▶ PROVIDED MATERIAL
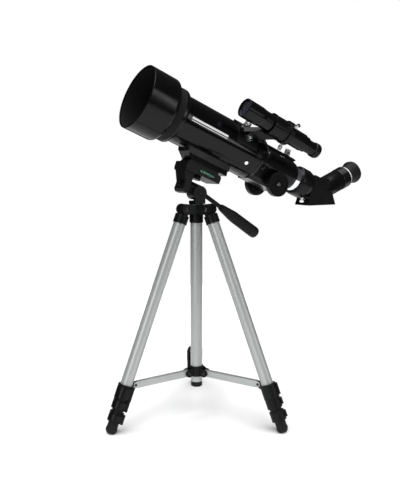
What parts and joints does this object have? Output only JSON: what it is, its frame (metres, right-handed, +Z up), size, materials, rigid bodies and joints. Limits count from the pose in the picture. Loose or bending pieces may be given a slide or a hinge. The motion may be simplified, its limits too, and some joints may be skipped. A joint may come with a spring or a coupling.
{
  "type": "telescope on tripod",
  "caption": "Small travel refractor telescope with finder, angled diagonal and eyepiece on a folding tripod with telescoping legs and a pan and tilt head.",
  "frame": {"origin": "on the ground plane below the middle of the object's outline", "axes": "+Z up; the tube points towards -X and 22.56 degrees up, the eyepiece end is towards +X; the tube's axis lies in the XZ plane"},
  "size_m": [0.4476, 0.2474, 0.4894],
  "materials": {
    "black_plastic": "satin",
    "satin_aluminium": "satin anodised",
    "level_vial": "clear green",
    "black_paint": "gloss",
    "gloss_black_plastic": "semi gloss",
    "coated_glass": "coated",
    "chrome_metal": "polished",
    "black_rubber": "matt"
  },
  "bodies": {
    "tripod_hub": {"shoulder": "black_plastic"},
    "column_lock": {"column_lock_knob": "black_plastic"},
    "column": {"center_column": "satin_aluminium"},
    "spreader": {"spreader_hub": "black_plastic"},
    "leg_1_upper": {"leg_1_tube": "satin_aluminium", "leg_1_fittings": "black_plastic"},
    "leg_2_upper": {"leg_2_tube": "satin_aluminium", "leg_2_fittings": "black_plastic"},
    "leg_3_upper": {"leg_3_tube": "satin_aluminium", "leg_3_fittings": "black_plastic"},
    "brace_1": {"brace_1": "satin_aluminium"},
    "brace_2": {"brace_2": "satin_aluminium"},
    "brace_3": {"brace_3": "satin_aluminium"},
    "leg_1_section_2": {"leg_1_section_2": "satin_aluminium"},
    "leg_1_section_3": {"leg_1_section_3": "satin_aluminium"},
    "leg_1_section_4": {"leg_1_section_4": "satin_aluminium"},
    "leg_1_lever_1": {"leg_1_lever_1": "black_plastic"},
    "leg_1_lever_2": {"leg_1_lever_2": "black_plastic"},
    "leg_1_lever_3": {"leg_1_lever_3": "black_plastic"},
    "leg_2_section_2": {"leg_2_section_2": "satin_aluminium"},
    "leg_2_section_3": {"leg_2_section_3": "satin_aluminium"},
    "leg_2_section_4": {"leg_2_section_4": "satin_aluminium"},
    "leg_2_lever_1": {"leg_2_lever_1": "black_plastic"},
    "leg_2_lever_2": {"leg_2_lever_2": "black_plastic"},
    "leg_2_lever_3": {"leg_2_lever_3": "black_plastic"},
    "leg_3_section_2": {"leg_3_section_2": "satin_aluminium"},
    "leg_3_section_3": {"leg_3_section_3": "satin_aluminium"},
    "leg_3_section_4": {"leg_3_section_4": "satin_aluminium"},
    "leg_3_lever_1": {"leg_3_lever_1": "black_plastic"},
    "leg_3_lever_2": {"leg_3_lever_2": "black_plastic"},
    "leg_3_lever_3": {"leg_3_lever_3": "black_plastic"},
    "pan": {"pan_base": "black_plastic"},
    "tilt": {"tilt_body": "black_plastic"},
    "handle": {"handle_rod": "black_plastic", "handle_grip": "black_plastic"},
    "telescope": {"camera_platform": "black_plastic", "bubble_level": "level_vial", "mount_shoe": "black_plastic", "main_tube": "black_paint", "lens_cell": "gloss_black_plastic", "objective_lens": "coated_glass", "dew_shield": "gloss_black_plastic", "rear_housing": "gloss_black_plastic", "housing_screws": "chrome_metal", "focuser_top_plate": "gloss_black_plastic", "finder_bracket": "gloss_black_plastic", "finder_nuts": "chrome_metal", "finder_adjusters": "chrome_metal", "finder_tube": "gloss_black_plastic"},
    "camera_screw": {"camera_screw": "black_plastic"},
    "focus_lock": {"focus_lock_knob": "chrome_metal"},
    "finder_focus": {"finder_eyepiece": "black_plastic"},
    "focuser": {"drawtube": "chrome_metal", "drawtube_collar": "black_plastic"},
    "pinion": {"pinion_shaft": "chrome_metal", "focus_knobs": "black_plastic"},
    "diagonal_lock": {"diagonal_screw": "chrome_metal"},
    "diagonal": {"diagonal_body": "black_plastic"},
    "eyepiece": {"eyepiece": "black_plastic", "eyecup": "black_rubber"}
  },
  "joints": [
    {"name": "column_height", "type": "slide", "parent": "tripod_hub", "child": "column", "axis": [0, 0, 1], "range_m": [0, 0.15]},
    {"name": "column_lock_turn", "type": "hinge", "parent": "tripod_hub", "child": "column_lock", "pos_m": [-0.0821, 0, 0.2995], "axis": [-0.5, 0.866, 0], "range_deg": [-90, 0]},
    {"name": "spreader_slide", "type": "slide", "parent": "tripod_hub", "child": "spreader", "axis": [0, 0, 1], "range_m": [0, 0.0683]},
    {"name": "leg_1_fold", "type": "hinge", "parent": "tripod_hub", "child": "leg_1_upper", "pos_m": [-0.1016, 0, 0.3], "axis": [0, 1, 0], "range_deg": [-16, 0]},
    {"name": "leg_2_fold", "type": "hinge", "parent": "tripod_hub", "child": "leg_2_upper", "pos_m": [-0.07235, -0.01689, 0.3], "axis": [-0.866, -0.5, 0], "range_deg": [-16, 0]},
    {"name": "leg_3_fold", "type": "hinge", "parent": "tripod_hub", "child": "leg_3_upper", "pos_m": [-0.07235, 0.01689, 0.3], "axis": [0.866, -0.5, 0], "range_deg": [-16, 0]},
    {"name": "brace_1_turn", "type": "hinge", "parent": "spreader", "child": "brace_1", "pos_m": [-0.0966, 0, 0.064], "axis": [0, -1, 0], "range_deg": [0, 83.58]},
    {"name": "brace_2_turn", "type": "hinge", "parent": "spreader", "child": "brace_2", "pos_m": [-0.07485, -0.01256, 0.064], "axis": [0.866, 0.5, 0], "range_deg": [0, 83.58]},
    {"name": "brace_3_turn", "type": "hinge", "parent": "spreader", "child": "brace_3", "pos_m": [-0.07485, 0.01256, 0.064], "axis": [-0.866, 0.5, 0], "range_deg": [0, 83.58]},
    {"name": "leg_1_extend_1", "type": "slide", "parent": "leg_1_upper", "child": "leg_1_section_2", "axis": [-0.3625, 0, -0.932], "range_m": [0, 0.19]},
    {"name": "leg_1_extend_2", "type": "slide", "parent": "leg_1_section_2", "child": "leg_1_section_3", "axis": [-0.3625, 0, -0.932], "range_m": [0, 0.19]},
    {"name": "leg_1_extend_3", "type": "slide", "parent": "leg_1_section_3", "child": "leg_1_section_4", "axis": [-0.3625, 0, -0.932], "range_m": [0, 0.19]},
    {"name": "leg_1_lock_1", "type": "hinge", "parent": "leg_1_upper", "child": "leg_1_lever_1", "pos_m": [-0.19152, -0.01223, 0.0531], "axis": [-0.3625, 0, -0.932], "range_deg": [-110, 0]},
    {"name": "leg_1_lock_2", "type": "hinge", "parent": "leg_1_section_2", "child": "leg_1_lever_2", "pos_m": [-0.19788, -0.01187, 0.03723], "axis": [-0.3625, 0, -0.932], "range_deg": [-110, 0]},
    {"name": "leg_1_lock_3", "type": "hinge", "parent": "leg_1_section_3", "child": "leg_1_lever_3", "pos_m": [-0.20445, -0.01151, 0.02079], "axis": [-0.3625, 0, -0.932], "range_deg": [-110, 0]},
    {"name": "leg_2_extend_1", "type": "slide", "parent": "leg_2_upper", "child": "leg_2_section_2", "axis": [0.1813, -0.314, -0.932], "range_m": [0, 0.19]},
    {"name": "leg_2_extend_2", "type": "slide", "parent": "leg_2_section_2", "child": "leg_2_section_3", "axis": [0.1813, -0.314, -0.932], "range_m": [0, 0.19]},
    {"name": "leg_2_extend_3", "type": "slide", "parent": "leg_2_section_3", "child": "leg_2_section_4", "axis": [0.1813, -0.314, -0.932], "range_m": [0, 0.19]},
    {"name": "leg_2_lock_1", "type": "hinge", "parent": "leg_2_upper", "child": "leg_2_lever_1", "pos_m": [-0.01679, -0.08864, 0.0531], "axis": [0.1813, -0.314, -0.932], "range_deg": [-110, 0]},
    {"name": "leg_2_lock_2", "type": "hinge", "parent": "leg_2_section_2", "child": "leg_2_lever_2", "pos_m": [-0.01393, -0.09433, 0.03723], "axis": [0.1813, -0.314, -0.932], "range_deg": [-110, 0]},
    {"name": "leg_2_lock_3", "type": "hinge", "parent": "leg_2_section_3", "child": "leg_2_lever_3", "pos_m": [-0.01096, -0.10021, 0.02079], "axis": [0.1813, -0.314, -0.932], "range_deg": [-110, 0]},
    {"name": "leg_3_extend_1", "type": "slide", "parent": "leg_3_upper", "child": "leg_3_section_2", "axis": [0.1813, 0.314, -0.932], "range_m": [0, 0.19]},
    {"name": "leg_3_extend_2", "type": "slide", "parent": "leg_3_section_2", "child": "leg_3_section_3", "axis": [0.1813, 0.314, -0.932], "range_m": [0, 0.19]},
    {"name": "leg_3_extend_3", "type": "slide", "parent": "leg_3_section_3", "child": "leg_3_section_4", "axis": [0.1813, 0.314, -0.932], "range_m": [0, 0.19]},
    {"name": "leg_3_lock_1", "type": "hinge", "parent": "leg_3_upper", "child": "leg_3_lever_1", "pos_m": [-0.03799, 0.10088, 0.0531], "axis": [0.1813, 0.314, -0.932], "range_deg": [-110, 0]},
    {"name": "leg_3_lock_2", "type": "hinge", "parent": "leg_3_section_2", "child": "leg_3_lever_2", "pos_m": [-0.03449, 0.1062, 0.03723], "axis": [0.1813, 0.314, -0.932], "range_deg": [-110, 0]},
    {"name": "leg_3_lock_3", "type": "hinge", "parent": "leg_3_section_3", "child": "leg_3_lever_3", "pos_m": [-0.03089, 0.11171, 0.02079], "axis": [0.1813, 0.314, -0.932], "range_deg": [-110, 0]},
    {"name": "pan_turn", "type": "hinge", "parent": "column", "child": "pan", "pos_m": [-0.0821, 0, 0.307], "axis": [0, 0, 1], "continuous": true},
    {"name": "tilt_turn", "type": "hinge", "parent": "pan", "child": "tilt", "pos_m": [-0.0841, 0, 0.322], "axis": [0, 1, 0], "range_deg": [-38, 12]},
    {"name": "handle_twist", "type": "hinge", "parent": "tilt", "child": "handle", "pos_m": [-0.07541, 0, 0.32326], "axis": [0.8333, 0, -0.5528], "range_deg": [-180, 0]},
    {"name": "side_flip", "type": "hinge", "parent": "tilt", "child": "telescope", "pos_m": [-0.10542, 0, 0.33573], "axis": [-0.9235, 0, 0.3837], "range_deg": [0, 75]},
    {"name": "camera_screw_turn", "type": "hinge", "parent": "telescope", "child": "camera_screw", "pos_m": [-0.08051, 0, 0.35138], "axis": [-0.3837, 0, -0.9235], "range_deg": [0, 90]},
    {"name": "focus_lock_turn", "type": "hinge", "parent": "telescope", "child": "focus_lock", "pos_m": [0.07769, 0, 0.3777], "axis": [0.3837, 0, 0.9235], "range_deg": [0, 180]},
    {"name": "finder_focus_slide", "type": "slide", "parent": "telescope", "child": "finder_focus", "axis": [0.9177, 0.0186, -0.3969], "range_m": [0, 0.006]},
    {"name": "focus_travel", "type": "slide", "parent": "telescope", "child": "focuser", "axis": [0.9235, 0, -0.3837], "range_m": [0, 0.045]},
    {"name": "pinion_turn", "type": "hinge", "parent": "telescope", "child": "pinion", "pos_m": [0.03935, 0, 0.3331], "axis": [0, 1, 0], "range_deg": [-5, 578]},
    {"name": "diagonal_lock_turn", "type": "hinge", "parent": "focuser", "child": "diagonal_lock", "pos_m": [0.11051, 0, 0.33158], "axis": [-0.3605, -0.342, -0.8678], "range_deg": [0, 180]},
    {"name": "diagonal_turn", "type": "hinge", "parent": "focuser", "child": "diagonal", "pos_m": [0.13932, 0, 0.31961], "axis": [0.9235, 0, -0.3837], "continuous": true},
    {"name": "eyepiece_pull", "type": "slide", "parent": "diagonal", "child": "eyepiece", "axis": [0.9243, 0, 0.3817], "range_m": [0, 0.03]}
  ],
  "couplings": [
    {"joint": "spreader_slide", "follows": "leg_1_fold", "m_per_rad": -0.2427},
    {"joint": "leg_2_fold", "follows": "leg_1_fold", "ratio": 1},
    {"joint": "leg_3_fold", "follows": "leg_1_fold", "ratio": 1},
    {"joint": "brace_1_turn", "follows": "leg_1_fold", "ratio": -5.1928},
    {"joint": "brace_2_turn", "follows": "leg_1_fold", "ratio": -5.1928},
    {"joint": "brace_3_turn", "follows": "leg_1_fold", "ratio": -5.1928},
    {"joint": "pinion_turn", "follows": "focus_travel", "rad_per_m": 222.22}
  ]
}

▶ EXERCISE DETAILS
Say how many lines have the string "joints" in them, offering no words beyond the number.

▶ OUTPUT
2